Neural progenitor cell engraftment corrects lysosomal storage throughout the MPS VII mouse brain

Abstract

Many metabolic diseases affecting the central nervous system are refractory to treatment because the blood-brain barrier restricts entry of therapeutic molecules. It may be possible to deliver therapeutic gene products directly to the brain by transplantation of neural progenitor cells, which can integrate into the murine central nervous system in a cytoarchitecturally appropriate manner. We tested this approach in mucopolysaccharidosis VII (Sly disease), a lysosomal storage disorder of humans, dogs and mice caused by an inherited deficiency of beta-glucuronidase. Lysosomal accumulation of glycosaminoglycans occurs in the brain and other tissues, causing a fatal progressive degenerative disorder, including mental retardation. Treatments are designed to provide a source of normal enzyme for uptake by diseased cells.
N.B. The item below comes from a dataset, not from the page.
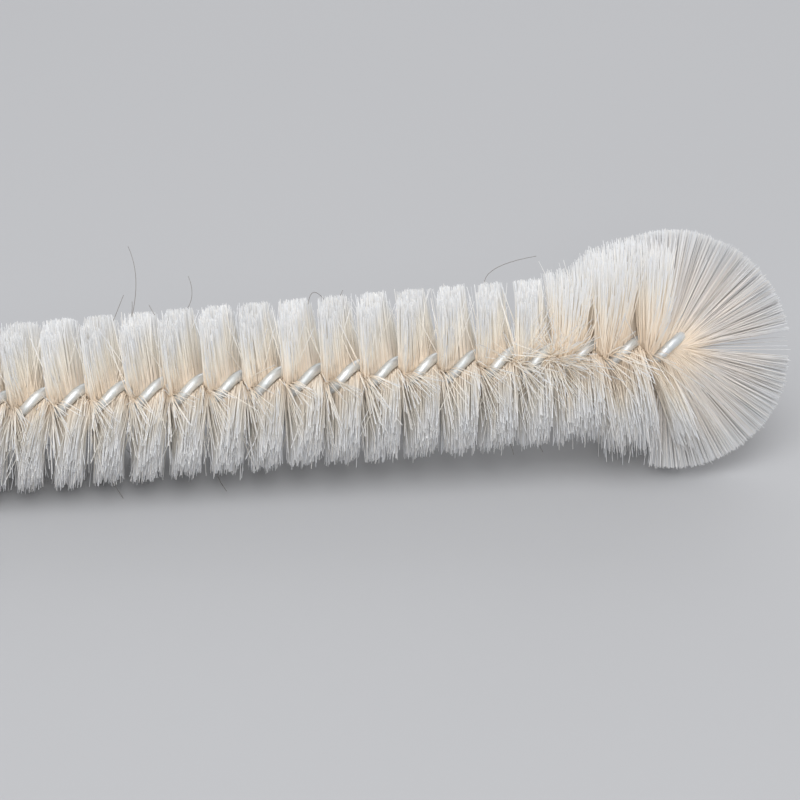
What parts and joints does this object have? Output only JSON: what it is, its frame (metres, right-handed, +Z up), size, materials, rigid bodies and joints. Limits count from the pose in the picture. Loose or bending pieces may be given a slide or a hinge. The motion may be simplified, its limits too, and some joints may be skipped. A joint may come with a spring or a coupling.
{
  "type": "test tube brush",
  "caption": "Laboratory cleaning brush of natural bristle held in a twisted wire, with a round bristle fan at the tip and a bare stem with a hanging eye; it scrubs the inside of tubes.",
  "frame": {"origin": "on the surface that the brush lies on, below the middle of its bounding box", "axes": "+Z up; the brush lies along X with its fan tip towards +X and its hanging eye towards -X, its axis rising towards the tip by about 3 degrees"},
  "size_m": [0.2429, 0.0282, 0.028],
  "materials": {
    "galvanised_wire": "satin",
    "head_bristle": "satin",
    "fan_bristle": "satin"
  },
  "bodies": {
    "root": {"wire": "galvanised_wire", "fan_upper": "fan_bristle", "fan_lower": "fan_bristle", "shoulder_long": "fan_bristle", "shoulder_step": "fan_bristle", "head_tuft_01": "head_bristle", "head_tuft_02": "head_bristle", "head_tuft_03": "head_bristle", "head_tuft_04": "head_bristle", "head_tuft_05": "head_bristle", "head_tuft_06": "head_bristle", "head_tuft_07": "head_bristle", "head_tuft_08": "head_bristle", "head_tuft_09": "head_bristle", "head_tuft_10": "head_bristle", "head_tuft_11": "head_bristle", "head_tuft_12": "head_bristle", "head_tuft_13": "head_bristle", "head_tuft_14": "head_bristle", "head_tuft_15": "head_bristle", "head_tuft_16": "head_bristle"}
  },
  "joints": []
}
We report here that by transplanting beta-glucuronidase-expressing neural progenitors into the cerebral ventricles of newborn mice, donor cells engrafted throughout the neuraxis. At maturity, donor-derived cells were present as normal constituents of diverse brain regions. beta-Glucuronidase activity was expressed along the entire neuraxis, resulting in widespread correction of lysosomal storage in neurons and glia in affected mice.